Parking the other points around risk etc or better mortgage rates for lower LTVs, what’s the point?

I’m taking the guaranteed return every time, thanks. And if markets go up, I’m happy anyway because I prioritise AVCs over mortgage overpayments.
 
Well it won’t, because of tax.

And debt is also recurring; you’ve seen those mortgage calculations where it says “borrow X, total repayments Y”, yeah?

Parking single stock punts like Tesla which could go either way, let’s just look at 2022 in isolation:

Let’s say I’ve a surplus €50k, my AVCs are maxed out, I have an emergency fund, and I have a mortgage which isn’t a tracker. I just don’t see why I would invest in equities rather than putting the €50k against the mortgage. I already have meaningful equity exposure via the pension. If things go well on the equity front, I might make 3% after taxes and costs. Or I can take a guaranteed return of 2.5% via the mortgage.

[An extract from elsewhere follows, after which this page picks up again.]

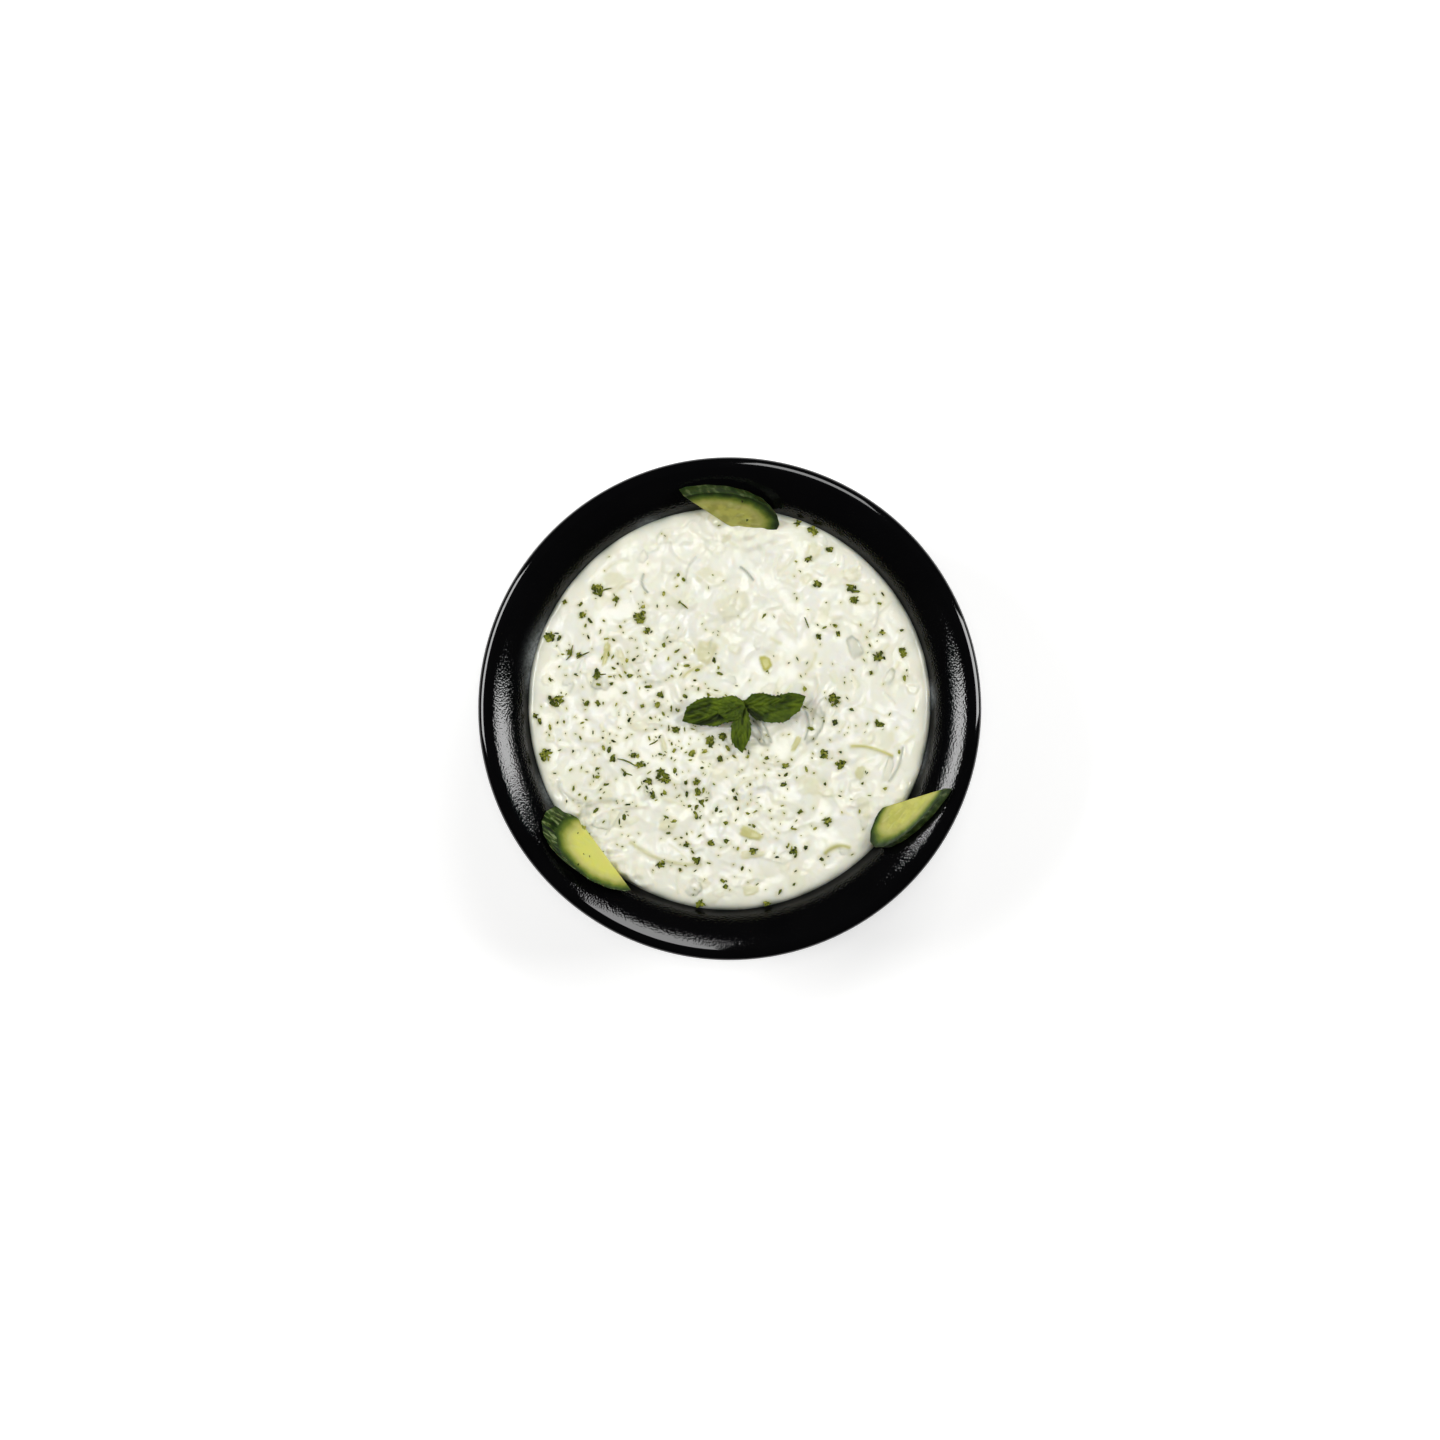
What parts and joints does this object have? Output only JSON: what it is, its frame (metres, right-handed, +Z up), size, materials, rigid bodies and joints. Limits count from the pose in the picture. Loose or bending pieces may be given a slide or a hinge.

Then when the mortgage is cleared, I can divert all surplus cash plus the mortgage repayments into an equity portfolio.
Sorry but that isn't correct. €17.5k invested for 20 years at 7% would be worth €67,700. After tax (based on 33% CGT) it would be a little over €51k. Putting that €17.5k off the mortgage now would save €29,240 over the same period. Crazy paying it off Mortgage. Has the OP indicated his age or how long is left on Mortgage btw??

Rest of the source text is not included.